Chapman Tripp have recently celebrated the success of their law firm consultancy service, Chapman Tripp Consulting (CT Consulting), which the firm says is a “collaboration of the firm’s legal experts who bring a consulting service offering after more than 18 months of concept testing, development and refinement.”
Chapman Tripp Chief Executive Pip England (pictured left) says “we have identified a market opportunity to fill the gap where legal subject matter expertise and consulting advice come together to provide a one-stop shop. Consulting is a natural adjacency to the legal services we already offer.”
As with many international law firms that have feared the march of the large accounting practices into the legal arena, including in New Zealand, the firms have pushed into allied services of consulting as we have reported, particularly in markets like the UK, where the liberalisation of the legal services market with the introduction of the Legal Services Act in 2011 has seen non-law firms providing legal services.
The Big Four accounting giants have pushed into legal services, including in New Zealand with EY Law, PwC Law establishing legal service practices.
The ‘push back’ from law firms has occurred overseas and will doubtless develop further with the larger practices and some of the smaller boutique firms in New Zealand offering more law firm consultancy services to clients, beyond the pure legal advice arena.
Dentons, who merged their global practice in New Zealand with Kensington Swan have indicated that a ‘strategic consultancy’ practice will likely be established in this country shortly.
Consulting Forum
CT C0nsulting is headed by partner Bevan Miles and talk about strategic and other advice to clients.

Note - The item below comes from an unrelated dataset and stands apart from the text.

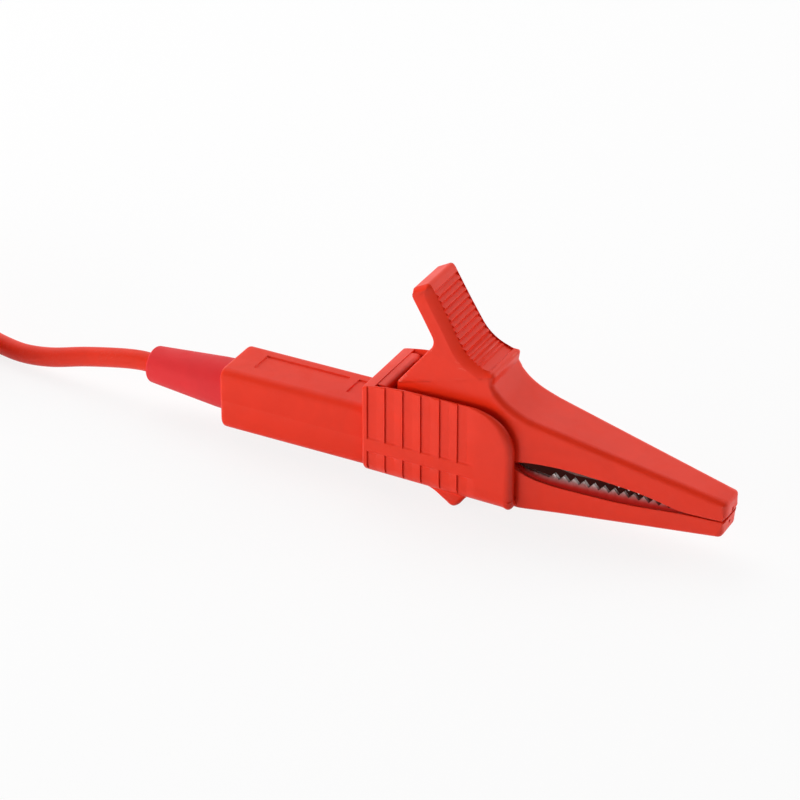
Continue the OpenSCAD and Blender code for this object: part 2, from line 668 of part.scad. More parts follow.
// Upper metal jaw: a channel with teeth, ears on the pivot pin and a tongue up inside the lever
module upper_jaw() color("silver") {
    depth = cover_wall + metal_gap;
    web_end = top_at(metal_end) - depth;
    tongue_top = pad_top + 3 * pad_way - depth * pad_out;
    difference() {
        intersection() {
            union() {
                sideways(concat([[pivot_x - 2.4, pivot_z + 1], [lever_x + 2.3, lever_top - 10.8],
                    tongue_top - 2 * pad_out, tongue_top], under_pad(depth), under_lip(depth),
                    [[metal_end, web_end]], teeth(upper_teeth, -1, upper_climb, 1.6),
                    [[upper_teeth_x - 4.5, parting_z + 2.15], [collar_len - 2.7, parting_z + 5],
                        [pivot_x + 1, pivot_z - 2.4]]), collar_w);
                across(metal_half, ear_r);
            }
            upright(both_sides([[0, metal_half], [taper_x, metal_half], [metal_end, metal_tip_half]]),
                -cut, lever_top);
        }
        // Inside of the channel, under its web and behind the tongue
        intersection() {
            sideways(concat([[cheek_x - 1.4, -cut], [cheek_x - 1.4, lever_top],
                tongue_top - cut * pad_way - sheet * pad_out], under_pad(depth + sheet),
                under_lip(depth + sheet), [[metal_end + cut, web_end - sheet], [metal_end + cut, -cut]]),
                collar_w);
            upright(both_sides([[0, metal_half - sheet], [taper_x, metal_half - sheet],
                [metal_end + cut, metal_tip_half - sheet]]), -2 * cut, lever_top + cut);
        }
        across(collar_w, pivot_r + run);
    }
}

// Turned socket for the plug's pin, with a stub riveted through the metal jaw's tab
module socket() color("goldenrod") {
    front = pivot_x + 0.1;
    rivet = front + gap + sheet;
    bore_end = pin_len + 0.6;
    turned([[1, socket_bore_r], [1, socket_r], [front, socket_r], [front, stub_r], [rivet, stub_r],
        [rivet, stub_r + 0.7], [rivet + 0.6, stub_r + 0.5], [rivet + 0.8, 0], [bore_end, 0],
        [bore_end, socket_bore_r]]);
}
// Insulating bush that holds the socket in the middle of the barrel
module socket_bush() color("#b8322a") {
    difference() {
        rod(bush_x, pivot_x - 0.1, barrel_bore_r - seat);
        rod(bush_x - cut, pivot_x + cut, socket_r + seat);
    }
}
module pivot_pin() color("gainsboro") {
    across(pivot_half, pivot_r);
}
// Torsion spring: one leg along the barrel, a close coil round the pivot, one leg up inside the lever
module jaw_spring() color("lightgray") {
    steps = 16;
    count = steps * spring_turns - 5;
    leg_z = barrel_r + wire_d / 2 + 2 * seat;
    leg_depth = cover_wall + metal_gap + sheet + wire_d / 2 + 4 * seat;
    leg_tip = knee - leg_stop * pad_way - leg_depth * pad_out;
    leg_end = [leg_tip[0], spring_half, leg_tip[1]];
    coil = [for (i = [0:count]) [pivot_x + coil_r * cos(-90 - 360 * i / steps),
        -spring_half + 2 * spring_half * i / count, pivot_z + coil_r * sin(-90 - 360 * i / steps)]];
    way = leg_end - coil[count];
    leg = [for (s = [1, 0.5]) [pivot_x - s * spring_leg, -spring_half, leg_z + (1 - s) * 4 * seat]];
    swept(concat(leg, coil, [leg_end]), wire_d / 2, 6, [1, 0, 0], [way[0], 0, way[2]], [0, 1, 0]);
}

module cord_near() color(red) {
    swept(smooth(near_route, 2), cord_r, 8, [-1, 0, 0], [-1, 0, 0], [0, 0, 1]);
}
module cord_far() color(red) {
    swept(smooth(far_route, 2), cord_r, 8, [0, -1, 0], [1, 0, 0], [0, 0, 1]);
}
// Stored length of the cord: a hank two cords wide, as one ring with straight runs and round folds
module cord_coil() color(red) {
    height = hank_layers * cord_d;
    section = rounded([hank_fold / 2, hank_lift + height / 2], 2 * cord_d, height, cord_r);
    translate([hank_at[0], hank_at[1], 0]) {
        rotate([0, 0, -90]) rotate_extrude(angle = 180) polygon(section);
        translate([-hank_run, 0, 0]) rotate([0, 0, 90]) rotate_extrude(angle = 180) polygon(section);
        for (side = [0, 1]) mirror([0, side, 0])
            translate([-hank_run, 0, 0]) rotate([90, 0, 90]) linear_extrude(hank_run) polygon(section);
    }
}
// Strap round the middle of the hank
module cord_tie() color("#303030") {
    w = hank_fold + 2 * cord_d + 2 * seat;
    h = hank_layers * cord_d + 2 * seat;
    middle = [0, hank_lift + h / 2 - seat];
    translate([hank_at[0] - (hank_run + tie_w) / 2, hank_at[1], 0]) difference() {
        lengthways(rounded(middle, w + 2 * tie_wall, h + 2 * tie_wall, cord_r + tie_wall), 0, tie_w);
        lengthways(rounded(middle, w, h, cord_r), -cut, tie_w + cut);
    }
}

on_near_plug() plug_housing();  // near_housing
on_near_plug() plug_boot();  // near_boot
on_near_plug() plug_contact();  // near_contact
on_near_plug() plug_cage();  // near_cage
on_near_plug() plug_conductor();  // near_conductor
on_near_plug() plug_cable();  // near_cable
on_clip() lower_cover();
on_clip() lower_jaw();
on_clip() socket();
on_clip() socket_bush();
on_clip() pivot_pin();
on_clip() jaw_spring();
on_clip() upper_cover();
on_clip() upper_jaw();
cord_near();
cord_coil();
cord_tie();
cord_far();
on_far_plug() plug_housing();  // far_housing
on_far_plug() plug_boot();  // far_boot
on_far_plug() plug_contact();  // far_contact
on_far_plug() plug_cage();  // far_cage
on_far_plug() plug_conductor();  // far_conductor
on_far_plug() plug_cable();  // far_cable
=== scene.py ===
import math

import bmesh
import bpy
import numpy as np
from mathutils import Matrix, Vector


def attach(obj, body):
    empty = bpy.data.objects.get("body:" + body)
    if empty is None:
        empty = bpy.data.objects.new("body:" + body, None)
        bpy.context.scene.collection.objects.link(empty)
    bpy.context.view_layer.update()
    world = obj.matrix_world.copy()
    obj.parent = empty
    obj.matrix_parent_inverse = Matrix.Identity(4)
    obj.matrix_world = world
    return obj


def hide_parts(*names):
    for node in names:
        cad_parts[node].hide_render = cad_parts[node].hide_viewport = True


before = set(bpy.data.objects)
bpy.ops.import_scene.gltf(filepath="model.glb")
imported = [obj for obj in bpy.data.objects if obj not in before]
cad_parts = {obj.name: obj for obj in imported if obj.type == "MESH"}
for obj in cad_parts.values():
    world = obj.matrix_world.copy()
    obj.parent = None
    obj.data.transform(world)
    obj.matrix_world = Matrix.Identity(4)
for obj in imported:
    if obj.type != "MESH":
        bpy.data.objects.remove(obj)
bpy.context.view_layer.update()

MM = 0.001
# Where things stand in the frame, in millimetres: the back of the clip's collar on the plug's axis, and the
# middle of the front face of each plug's housing
CLIP_AT = (-10.45, 0.0, 8.7)
NEAR_AT = (-10.75, 0.0, 8.7)
FAR_AT = (-118.0, -27.0, 6.5)


# Camera, at the photograph's angle

azimuth, elevation, distance = math.radians(27.673), math.radians(29.943), 0.5962
target = Vector((-0.00673, 0.0, 0.01504))
across = math.cos(elevation)
back = Vector((math.sin(azimuth) * across, -math.cos(azimuth) * across, math.sin(elevation)))
camera = bpy.data.objects.new("camera", bpy.data.cameras.new("camera"))
bpy.context.scene.collection.objects.link(camera)
camera.data.sensor_width = 36
camera.data.lens = 141.53
camera.data.clip_start = 0.01
camera.location = target + back * distance
camera.rotation_euler = back.to_track_quat("Z", "Y").to_euler()
bpy.context.scene.camera = camera


# Lines

def lengths(line):
    """Length along a line at each of its points: the running sum of its steps."""
    return np.concatenate([[0], np.cumsum(np.linalg.norm(np.diff(line, axis=0), axis=1))])


def fill(points, count):
    """Points at equal steps of length along a line of points."""
    p = np.asarray(points, float)
    s = lengths(p)
    t = np.linspace(0, s[-1], count)
    return np.stack([np.interp(t, s, p[:, k]) for k in range(p.shape[1])], axis=1)


# Half the angle of a corner, in radians, past which it counts as straight
NEARLY_STRAIGHT = 1.56


def round_corners(corners, radii, steps=10):
    """A line through corners, where the arc of each radius touches both sides of its corner."""
    c = np.asarray(corners, float)
    out = [c[:1]]
    for a, b, d, r in zip(c[:-2], c[1:-1], c[2:], radii):
        u, v = (a - b) / np.linalg.norm(a - b), (d - b) / np.linalg.norm(d - b)
        half = np.arccos(np.clip(u @ v, -1, 1)) / 2
        if r <= 0 or half > NEARLY_STRAIGHT:
            out.append(b[None])
            continue
        centre = b + (u + v) / np.linalg.norm(u + v) * r / np.sin(half)
        first, last = b + u * r / np.tan(half) - centre, b + v * r / np.tan(half) - centre
        sweep = math.pi - 2 * half
        t = np.linspace(0, 1, steps + 1)[:, None]
        out.append(centre + (np.sin((1 - t) * sweep) * first + np.sin(t * sweep) * last) / np.sin(sweep))
    out.append(c[-1:])
    return np.concatenate(out)


def smooth_line(points, steps=12):
    """A Catmull-Rom curve through points: each point's slope is half the step between its neighbours."""
    p = np.asarray(points, float)
    q = np.concatenate([2 * p[:1] - p[1:2], p, 2 * p[-1:] - p[-2:-1]])
    a, b, c, d = q[:-3, None], q[1:-2, None], q[2:-1, None], q[3:, None]
    t = (np.arange(steps) / steps)[None, :, None]
    squared, cubed = (2 * a - 5 * b + 4 * c - d) * t ** 2, (3 * b - a - 3 * c + d) * t ** 3
    curve = 0.5 * (2 * b + (c - a) * t + squared + cubed)
    return np.concatenate([curve.reshape(-1, p.shape[1]), p[-1:]])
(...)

Following an ‘inaugural forum’ in May they now have a pipeline of events for the coming months, including facilitating a practical discussion on climate risk and TCFD reporting as the Financial Sector (Climate Change Disclosure) Amendment Bill moves through Parliament, hosting experts who are both designing the standards and leading the field in early reporting.
The pandemic and the earlier global financial crisis have increased the focus for many businesses on tax as one area that has provided a rich picking ground for the global consulting practices, along with regulatory and compliance issues that continue to occupy them.
Rather than merely acting on tax structures that major accounting practices have recommended, the law firms are increasingly advising on financial and economic aspects of business in the increasingly complex, cross-border world.
Australian Law Firms
Chapman Tripp say their law firm consulting service, developed over the past 18 months, have assisted clients in regulatory, finance industry, tax and other business areas with tax risk issues, remediated errors found in a conduct and culture review, improved the delivery of legal services and other work.